In the records that follow, the lines from the one containing "What build123d script" to the one containing "STUD_NUT_AF = 13.0", inclusive, are to be given again exactly.

Object modeling scripts:

────────

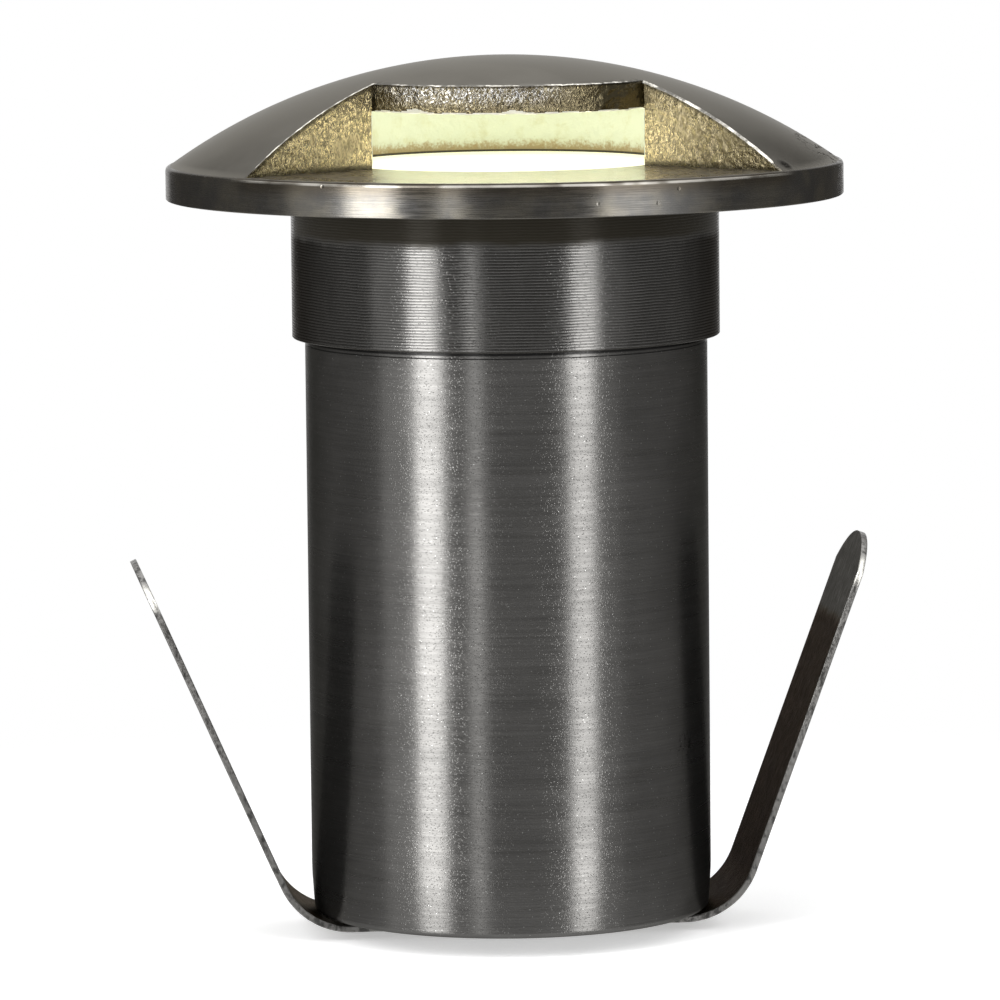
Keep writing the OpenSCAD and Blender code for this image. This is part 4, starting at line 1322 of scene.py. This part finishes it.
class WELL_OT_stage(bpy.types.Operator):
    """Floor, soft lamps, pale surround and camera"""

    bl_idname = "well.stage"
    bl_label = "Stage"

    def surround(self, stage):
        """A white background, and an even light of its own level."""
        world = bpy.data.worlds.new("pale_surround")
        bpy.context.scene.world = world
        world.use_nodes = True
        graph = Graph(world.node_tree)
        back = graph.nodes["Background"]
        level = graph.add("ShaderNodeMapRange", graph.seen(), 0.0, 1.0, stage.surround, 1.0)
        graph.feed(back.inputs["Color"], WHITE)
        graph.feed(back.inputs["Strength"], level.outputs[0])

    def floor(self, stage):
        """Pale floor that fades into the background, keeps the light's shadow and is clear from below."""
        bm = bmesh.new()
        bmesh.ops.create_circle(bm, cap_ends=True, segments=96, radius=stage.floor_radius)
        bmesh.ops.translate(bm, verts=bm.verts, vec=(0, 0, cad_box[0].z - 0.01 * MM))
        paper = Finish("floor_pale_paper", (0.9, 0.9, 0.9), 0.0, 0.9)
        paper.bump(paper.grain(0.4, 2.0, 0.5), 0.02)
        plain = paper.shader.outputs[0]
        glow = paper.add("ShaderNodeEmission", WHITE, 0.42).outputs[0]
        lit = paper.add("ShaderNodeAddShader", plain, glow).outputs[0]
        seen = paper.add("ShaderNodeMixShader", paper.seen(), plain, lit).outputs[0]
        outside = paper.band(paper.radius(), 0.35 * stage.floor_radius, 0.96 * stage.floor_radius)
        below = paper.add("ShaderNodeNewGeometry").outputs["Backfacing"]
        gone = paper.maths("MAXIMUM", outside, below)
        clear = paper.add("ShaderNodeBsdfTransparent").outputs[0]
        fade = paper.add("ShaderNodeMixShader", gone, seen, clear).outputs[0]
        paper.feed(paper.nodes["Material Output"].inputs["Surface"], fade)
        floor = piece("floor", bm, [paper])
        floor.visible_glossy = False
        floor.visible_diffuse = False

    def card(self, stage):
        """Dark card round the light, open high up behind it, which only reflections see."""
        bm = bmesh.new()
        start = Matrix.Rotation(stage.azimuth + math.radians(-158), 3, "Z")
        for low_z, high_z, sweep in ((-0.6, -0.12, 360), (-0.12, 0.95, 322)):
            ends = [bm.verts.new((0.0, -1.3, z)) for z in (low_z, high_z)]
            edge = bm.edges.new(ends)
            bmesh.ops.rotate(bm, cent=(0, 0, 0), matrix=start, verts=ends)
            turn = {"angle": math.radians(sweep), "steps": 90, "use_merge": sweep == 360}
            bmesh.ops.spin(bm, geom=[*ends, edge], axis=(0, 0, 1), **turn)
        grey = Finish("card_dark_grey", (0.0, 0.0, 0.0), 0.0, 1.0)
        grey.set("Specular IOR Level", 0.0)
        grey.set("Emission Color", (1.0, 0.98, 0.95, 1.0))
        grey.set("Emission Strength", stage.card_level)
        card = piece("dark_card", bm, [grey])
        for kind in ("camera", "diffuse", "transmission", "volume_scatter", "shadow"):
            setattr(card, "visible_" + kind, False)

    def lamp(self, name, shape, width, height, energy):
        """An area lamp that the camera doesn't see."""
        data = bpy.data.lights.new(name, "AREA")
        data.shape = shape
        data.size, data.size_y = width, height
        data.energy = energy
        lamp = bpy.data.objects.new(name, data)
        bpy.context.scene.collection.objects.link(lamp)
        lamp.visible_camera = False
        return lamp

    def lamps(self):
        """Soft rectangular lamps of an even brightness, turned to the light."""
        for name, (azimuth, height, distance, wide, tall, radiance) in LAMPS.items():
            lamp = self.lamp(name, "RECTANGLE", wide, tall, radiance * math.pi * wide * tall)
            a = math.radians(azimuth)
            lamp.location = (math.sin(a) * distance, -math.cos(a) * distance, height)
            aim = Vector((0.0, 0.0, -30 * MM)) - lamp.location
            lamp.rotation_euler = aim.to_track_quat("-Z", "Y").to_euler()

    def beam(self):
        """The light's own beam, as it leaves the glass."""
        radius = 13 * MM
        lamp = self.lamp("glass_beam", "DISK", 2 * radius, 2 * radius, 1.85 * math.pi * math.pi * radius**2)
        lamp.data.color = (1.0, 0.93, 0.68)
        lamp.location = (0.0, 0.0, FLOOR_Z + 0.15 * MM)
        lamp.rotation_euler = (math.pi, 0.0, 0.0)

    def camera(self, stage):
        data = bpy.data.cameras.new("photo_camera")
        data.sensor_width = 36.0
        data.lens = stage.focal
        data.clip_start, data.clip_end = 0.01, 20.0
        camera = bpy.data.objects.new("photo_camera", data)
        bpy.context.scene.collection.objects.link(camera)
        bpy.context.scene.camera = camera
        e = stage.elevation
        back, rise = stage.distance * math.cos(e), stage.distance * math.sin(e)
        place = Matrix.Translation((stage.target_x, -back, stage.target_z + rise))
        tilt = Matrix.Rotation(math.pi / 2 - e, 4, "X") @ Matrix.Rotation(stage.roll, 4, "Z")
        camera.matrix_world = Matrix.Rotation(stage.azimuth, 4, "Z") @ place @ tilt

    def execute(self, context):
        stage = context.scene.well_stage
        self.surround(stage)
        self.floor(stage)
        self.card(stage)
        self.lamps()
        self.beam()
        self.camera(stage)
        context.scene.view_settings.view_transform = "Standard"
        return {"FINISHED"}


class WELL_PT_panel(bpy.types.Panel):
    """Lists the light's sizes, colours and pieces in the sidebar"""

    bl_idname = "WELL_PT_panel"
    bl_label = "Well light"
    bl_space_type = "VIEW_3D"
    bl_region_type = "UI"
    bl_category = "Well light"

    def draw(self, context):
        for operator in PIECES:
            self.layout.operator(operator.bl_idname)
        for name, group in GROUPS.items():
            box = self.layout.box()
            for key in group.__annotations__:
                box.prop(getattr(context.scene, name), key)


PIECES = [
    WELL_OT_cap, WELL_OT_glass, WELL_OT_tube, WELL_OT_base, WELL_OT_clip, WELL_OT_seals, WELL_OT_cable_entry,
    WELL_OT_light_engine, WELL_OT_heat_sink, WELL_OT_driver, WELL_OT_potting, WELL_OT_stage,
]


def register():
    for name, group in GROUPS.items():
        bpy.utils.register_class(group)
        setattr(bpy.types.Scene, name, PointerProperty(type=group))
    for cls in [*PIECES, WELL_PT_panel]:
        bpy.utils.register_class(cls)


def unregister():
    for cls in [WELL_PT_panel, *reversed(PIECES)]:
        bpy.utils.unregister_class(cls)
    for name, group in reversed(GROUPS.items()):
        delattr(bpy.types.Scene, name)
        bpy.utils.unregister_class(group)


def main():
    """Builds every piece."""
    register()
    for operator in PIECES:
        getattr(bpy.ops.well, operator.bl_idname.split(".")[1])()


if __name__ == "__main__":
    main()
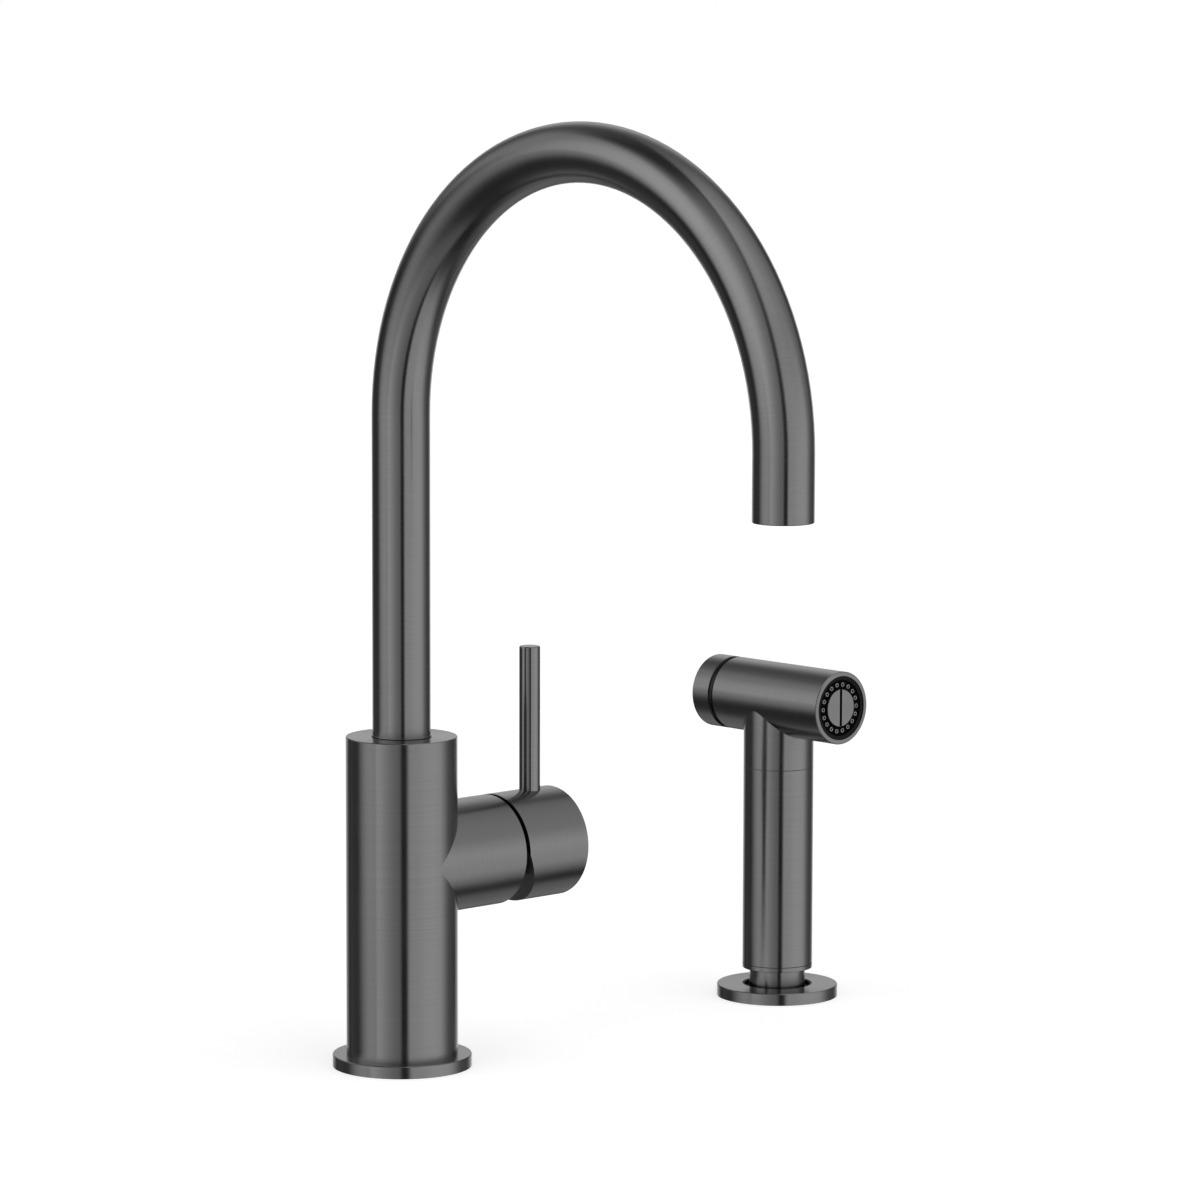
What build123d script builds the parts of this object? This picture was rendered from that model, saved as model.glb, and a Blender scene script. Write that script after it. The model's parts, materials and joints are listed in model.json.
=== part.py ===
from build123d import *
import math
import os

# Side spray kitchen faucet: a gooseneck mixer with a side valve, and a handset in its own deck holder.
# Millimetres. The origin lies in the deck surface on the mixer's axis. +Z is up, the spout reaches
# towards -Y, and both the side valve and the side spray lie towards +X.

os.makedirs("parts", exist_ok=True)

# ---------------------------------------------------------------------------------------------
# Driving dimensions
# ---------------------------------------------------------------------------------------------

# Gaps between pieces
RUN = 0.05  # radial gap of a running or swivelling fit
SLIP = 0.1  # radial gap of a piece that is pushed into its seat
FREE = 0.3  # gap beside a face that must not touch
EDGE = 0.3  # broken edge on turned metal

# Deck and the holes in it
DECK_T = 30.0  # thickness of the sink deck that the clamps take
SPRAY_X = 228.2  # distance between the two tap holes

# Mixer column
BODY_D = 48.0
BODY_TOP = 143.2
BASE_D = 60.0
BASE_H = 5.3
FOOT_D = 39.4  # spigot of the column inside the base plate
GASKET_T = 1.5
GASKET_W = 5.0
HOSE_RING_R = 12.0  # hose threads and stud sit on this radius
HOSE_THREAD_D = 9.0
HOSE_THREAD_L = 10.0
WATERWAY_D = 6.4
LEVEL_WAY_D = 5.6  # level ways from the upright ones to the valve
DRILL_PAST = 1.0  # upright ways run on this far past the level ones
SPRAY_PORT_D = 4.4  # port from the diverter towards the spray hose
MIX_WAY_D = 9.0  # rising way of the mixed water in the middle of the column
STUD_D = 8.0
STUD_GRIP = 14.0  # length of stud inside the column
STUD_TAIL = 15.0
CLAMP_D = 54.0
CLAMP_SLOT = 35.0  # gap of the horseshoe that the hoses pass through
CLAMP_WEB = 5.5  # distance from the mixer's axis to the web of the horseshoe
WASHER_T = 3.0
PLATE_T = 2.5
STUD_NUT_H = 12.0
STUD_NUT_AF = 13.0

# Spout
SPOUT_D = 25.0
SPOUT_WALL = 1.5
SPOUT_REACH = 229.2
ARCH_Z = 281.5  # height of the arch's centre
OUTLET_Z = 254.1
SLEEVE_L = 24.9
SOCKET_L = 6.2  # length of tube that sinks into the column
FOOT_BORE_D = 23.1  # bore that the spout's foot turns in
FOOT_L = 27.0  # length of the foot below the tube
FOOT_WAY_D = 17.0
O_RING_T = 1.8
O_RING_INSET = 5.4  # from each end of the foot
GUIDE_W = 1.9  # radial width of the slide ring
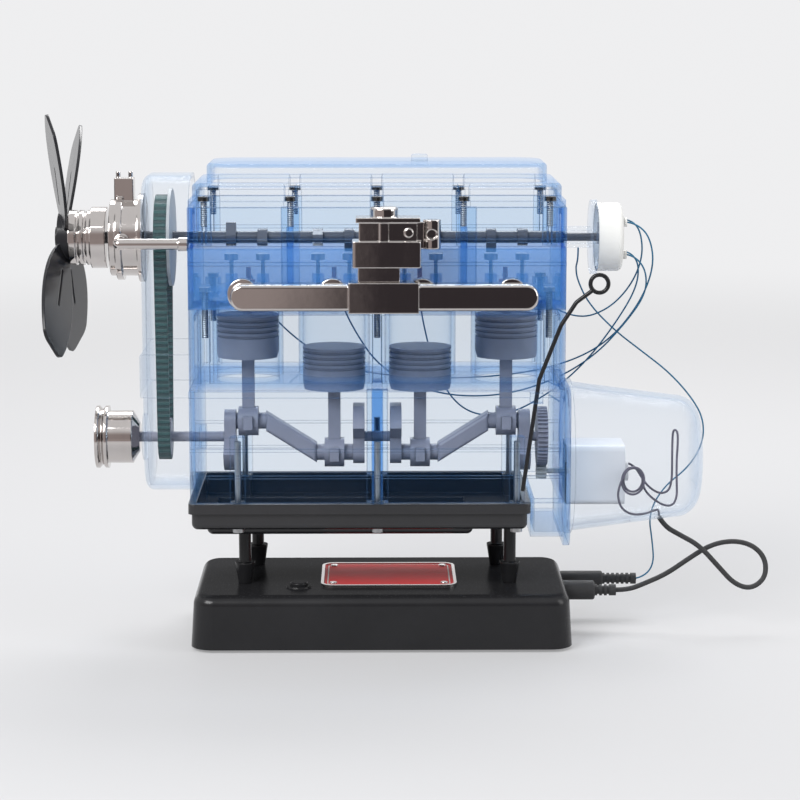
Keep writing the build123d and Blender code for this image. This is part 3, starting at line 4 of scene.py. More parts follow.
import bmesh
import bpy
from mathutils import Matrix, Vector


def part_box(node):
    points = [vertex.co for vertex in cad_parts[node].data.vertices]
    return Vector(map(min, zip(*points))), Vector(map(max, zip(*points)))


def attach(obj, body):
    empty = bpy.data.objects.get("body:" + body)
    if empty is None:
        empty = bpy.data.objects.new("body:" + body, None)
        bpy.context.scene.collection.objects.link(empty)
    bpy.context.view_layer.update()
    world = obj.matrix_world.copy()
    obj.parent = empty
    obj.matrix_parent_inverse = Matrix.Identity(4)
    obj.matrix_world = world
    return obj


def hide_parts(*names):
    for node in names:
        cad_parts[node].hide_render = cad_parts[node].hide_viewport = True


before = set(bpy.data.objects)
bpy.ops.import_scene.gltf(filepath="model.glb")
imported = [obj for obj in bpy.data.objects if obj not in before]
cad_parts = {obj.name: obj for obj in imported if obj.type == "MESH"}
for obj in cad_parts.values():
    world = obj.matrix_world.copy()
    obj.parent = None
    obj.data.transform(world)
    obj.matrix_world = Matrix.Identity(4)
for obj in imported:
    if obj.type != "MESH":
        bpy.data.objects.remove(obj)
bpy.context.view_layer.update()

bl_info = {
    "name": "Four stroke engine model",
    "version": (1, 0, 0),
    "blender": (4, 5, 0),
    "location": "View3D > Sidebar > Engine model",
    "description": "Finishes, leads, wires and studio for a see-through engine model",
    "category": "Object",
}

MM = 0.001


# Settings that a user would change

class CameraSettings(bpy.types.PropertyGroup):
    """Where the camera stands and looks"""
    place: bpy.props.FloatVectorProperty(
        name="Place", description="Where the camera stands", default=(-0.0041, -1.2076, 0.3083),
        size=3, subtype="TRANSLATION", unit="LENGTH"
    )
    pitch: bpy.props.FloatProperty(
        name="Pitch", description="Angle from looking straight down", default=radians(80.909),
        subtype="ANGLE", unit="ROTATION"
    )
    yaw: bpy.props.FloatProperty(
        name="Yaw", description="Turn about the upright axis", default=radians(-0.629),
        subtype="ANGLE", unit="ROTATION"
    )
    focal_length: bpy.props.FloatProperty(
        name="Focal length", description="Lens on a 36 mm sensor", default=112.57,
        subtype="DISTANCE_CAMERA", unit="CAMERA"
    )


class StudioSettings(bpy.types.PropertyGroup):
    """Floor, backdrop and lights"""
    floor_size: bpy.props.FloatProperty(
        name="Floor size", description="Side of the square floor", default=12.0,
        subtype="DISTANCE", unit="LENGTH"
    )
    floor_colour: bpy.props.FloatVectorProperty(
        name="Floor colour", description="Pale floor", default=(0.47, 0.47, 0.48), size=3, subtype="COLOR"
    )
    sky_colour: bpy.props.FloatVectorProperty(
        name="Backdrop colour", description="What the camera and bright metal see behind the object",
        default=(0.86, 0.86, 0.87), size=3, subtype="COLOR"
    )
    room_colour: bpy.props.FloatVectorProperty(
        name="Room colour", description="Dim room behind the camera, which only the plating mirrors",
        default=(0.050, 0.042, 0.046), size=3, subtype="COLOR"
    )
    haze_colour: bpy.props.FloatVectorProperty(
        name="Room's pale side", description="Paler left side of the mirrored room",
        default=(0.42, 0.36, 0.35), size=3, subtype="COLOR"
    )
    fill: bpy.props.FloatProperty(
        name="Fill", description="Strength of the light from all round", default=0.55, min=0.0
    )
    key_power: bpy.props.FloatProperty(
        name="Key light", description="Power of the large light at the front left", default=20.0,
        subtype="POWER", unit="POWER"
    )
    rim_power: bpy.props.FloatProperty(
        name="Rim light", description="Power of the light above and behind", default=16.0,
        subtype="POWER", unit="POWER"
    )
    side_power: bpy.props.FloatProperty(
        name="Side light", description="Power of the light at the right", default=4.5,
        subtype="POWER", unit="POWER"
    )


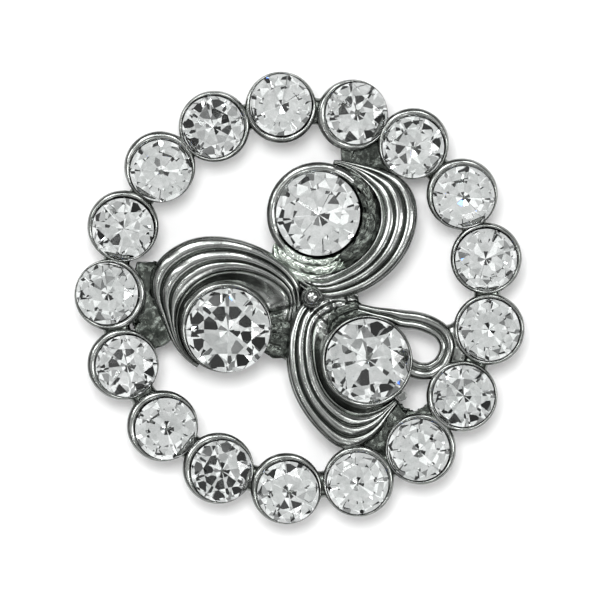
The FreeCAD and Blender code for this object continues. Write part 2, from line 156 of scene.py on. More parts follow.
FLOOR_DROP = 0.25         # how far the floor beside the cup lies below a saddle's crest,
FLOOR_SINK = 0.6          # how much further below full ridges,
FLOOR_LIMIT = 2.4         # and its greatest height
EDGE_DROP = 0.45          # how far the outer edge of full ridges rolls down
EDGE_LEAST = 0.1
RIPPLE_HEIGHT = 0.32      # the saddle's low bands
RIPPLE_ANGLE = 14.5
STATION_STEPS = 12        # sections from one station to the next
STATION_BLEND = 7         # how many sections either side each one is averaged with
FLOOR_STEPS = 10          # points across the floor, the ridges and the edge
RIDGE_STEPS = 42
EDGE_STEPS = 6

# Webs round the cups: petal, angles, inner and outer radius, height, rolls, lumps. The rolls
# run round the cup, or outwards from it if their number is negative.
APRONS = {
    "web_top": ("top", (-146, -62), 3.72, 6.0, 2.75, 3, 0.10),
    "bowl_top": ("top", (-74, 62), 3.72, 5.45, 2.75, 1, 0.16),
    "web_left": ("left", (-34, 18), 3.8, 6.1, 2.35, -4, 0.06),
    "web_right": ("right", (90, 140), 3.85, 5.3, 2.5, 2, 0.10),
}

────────

The solution
What build123d script builds the parts of this object? This picture was rendered from that model, saved as model.glb, and a Blender scene script. Write that script after it. The model's parts, materials and joints are listed in model.json.
=== part.py ===
from build123d import *
import math
import os

# Side spray kitchen faucet: a gooseneck mixer with a side valve, and a handset in its own deck holder.
# Millimetres. The origin lies in the deck surface on the mixer's axis. +Z is up, the spout reaches
# towards -Y, and both the side valve and the side spray lie towards +X.

os.makedirs("parts", exist_ok=True)

# ---------------------------------------------------------------------------------------------
# Driving dimensions
# ---------------------------------------------------------------------------------------------

# Gaps between pieces
RUN = 0.05  # radial gap of a running or swivelling fit
SLIP = 0.1  # radial gap of a piece that is pushed into its seat
FREE = 0.3  # gap beside a face that must not touch
EDGE = 0.3  # broken edge on turned metal

# Deck and the holes in it
DECK_T = 30.0  # thickness of the sink deck that the clamps take
SPRAY_X = 228.2  # distance between the two tap holes

# Mixer column
BODY_D = 48.0
BODY_TOP = 143.2
BASE_D = 60.0
BASE_H = 5.3
FOOT_D = 39.4  # spigot of the column inside the base plate
GASKET_T = 1.5
GASKET_W = 5.0
HOSE_RING_R = 12.0  # hose threads and stud sit on this radius
HOSE_THREAD_D = 9.0
HOSE_THREAD_L = 10.0
WATERWAY_D = 6.4
LEVEL_WAY_D = 5.6  # level ways from the upright ones to the valve
DRILL_PAST = 1.0  # upright ways run on this far past the level ones
SPRAY_PORT_D = 4.4  # port from the diverter towards the spray hose
MIX_WAY_D = 9.0  # rising way of the mixed water in the middle of the column
STUD_D = 8.0
STUD_GRIP = 14.0  # length of stud inside the column
STUD_TAIL = 15.0
CLAMP_D = 54.0
CLAMP_SLOT = 35.0  # gap of the horseshoe that the hoses pass through
CLAMP_WEB = 5.5  # distance from the mixer's axis to the web of the horseshoe
WASHER_T = 3.0
PLATE_T = 2.5
STUD_NUT_H = 12.0
STUD_NUT_AF = 13.0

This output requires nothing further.